**AIM:** Write the material out again, line by line, exactly as it is.

==*==

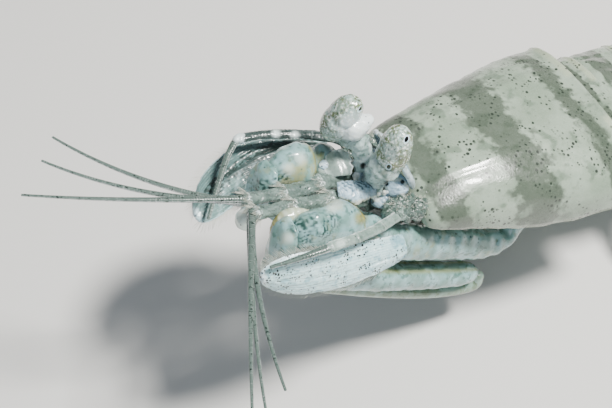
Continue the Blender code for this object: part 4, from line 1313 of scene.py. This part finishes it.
def claw(side):
    """One folded raptorial claw: thigh, wrist, grooved hand with a comb along it, and the toothed finger."""
    sign = SIDES[side]
    forward, upward = CLAW_SHIFT[side]

    def held(rows):
        """The rows carried with the elbow in proportion to how near it they are, on their own side."""
        rows = np.array(rows, float)
        near = np.clip((rows[:, 0] + 29) / 40, 0, 1) ** 2
        rows[:, 0] += forward * near
        rows[:, 2] += upward * near
        rows[:, 1] *= sign
        return rows

    def share_of(grid):
        return np.linspace(0, 1, len(grid))[:, None]

    def placed(point):
        return held(np.array([[*point, 0, 0]]))[0, :3]

    def marked(grid, **more):
        """Clouds of dark green dots where they lie, milky white where the flesh is thick, and painted highlights among
        the milky places.
        """
        clouds = sighted(grid, CLAW_CLOUDS[side], 0.7, 1.7) * ease(-0.15, 0.5, wavy(grid, 0.8, 64))
        milk = 0.7 * sighted(grid, CLAW_MILK_AND_HIGHLIGHTS[side], 0.1, 1.8)
        return Shape(grid, spot=0.95 * clouds, milk=milk, **more)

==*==

**ANSWER TO THIS TASK:**
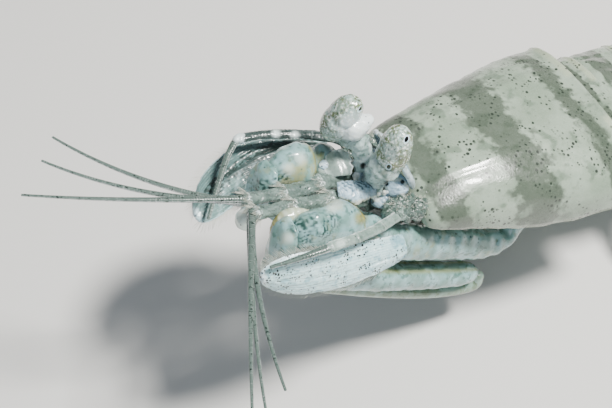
Continue the Blender code for this object: part 4, from line 1313 of scene.py. This part finishes it.
def claw(side):
    """One folded raptorial claw: thigh, wrist, grooved hand with a comb along it, and the toothed finger."""
    sign = SIDES[side]
    forward, upward = CLAW_SHIFT[side]

    def held(rows):
        """The rows carried with the elbow in proportion to how near it they are, on their own side."""
        rows = np.array(rows, float)
        near = np.clip((rows[:, 0] + 29) / 40, 0, 1) ** 2
        rows[:, 0] += forward * near
        rows[:, 2] += upward * near
        rows[:, 1] *= sign
        return rows

    def share_of(grid):
        return np.linspace(0, 1, len(grid))[:, None]

    def placed(point):
        return held(np.array([[*point, 0, 0]]))[0, :3]

    def marked(grid, **more):
        """Clouds of dark green dots where they lie, milky white where the flesh is thick, and painted highlights among
        the milky places.
        """
        clouds = sighted(grid, CLAW_CLOUDS[side], 0.7, 1.7) * ease(-0.15, 0.5, wavy(grid, 0.8, 64))
        milk = 0.7 * sighted(grid, CLAW_MILK_AND_HIGHLIGHTS[side], 0.1, 1.8)
        return Shape(grid, spot=0.95 * clouds, milk=milk, **more)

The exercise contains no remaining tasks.